Очевидно, сейчас мы снова пользуемся «обратной связью» — движемся от театра к театральному предмету. И идя по этой дороге, обнаруживаем, что театр вовсе не как послушный ученик следует за жизнью и даже за театральностью жизни. Он слышит не все ее подсказки, а только некоторые; он избирателен. Похоже, он питается исключительно или по преимуществу такими ролевыми отношениями, которые немедля или в перспективе готовы обернуться драматическими противоречиями. С этой точки зрения, если человек, что называется, родился, чтоб стать мужем своей жены, и ничего другого ему не надо, если он, по социологической терминологии, играет роль мужа естественно и с полной отдачей, театру он не слишком интересен. А вот когда в выбранной им или навязанной ему роли мужа его что-то не устраивает, как бы он ни любил свою жену, он для театра существо желанное (впрочем, в этом случае его семейные отношения вряд ли будут бесконфликтными, так что и драма могла бы им заинтересоваться). Словом, если смотреть с эгоистически театральной точки зрения, первый вариант нетеатрален, второй в качестве жизненного прообраза героя актеру всегда пригодится.
Теперь понятие о театральном предмете, возникшем в Новое время, сформулируется следующим образом: это часть жизненных отношений между человеком, его социальной ролью и обществом, которая чревата продуктивными противоречиями, то есть драматическая сторона, совокупность драматических свойств театральности.
Так, видимо, сегодня. Но нельзя не видеть, что так было не всегда. Во-первых, по меркам истории, жизненные ролевые отношения, как ни странно, только сравнительно недавно были освоены театром как отношения важные и специфические. Во-вторых, драматизм этих отношений был на деле осознан еще позже, чем общество и наука обратили внимание на ролевую сторону жизни. Правда, из того, что мы о чем-то не знали и даже не подозревали, вовсе не следует, что этого «чего-то» не было вовсе в действительности; напротив, познать можно то, что есть. Однако же неверным был бы и противоположный вывод — что драматизм ролевых отношений, о котором мы толкуем, был всегда, что он одновременен обществу, только наши эстетические и художественные щупальца задержались в развитии на какие-то несколько столетий. Науки об обществе подтверждают скорей третью логику: и ролевые отношения и их драматическая природа были, конечно, до того, как искусство и наука обратили на них серьезное внимание, но при всей фундаментальности и хронологической солидности, эти свойства действительности не вечные, не вневременные, когда-то они возникли и при своем возникновении не были такими, какими они откроются нашим потомкам.
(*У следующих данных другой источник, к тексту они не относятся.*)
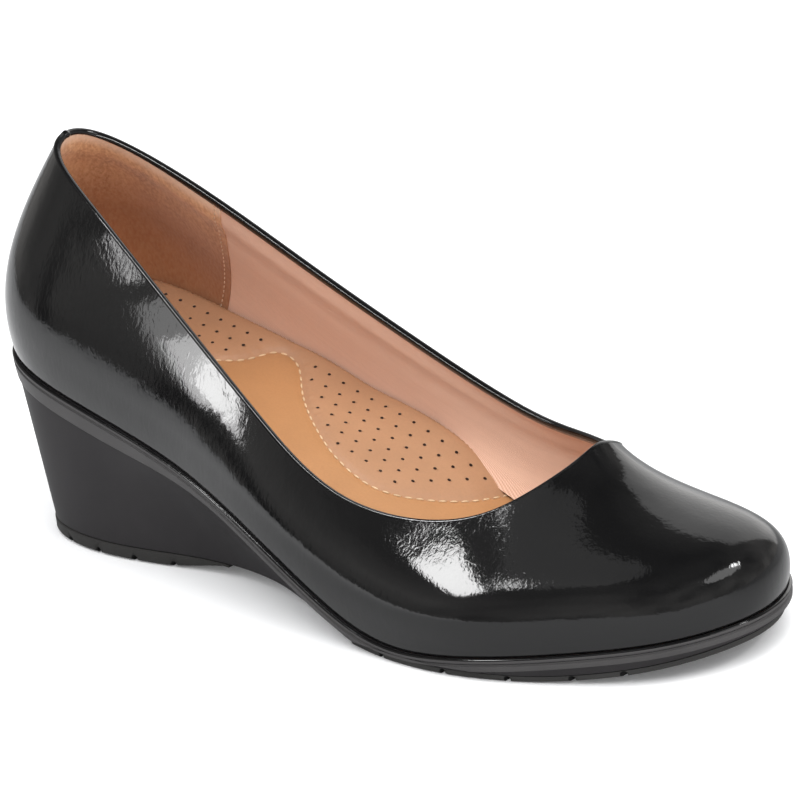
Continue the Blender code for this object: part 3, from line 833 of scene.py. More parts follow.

Тот, кому больше знакома история драмы, мог бы припомнить для аналогии с театром, что и драматический предмет менялся, притом порой радикально: это видно, как всегда, по самой драме. Сперва, у древних греков, драма подражала, согласно Аристотелю, переменам в судьбах — от счастья к несчастью или наоборот, — которые мало зависели от характеров героев. В эпоху Шекспира драма научилась подражать драматизму отношений между людьми, каждый из которых своевольно строил свою судьбу и судьбы рядом живущих. Во времена Чехова драма вновь стала присматриваться к судьбе, только на сей раз исторической, к опасным отношениям между человеком и тем, что Гегель называл общим состоянием мира.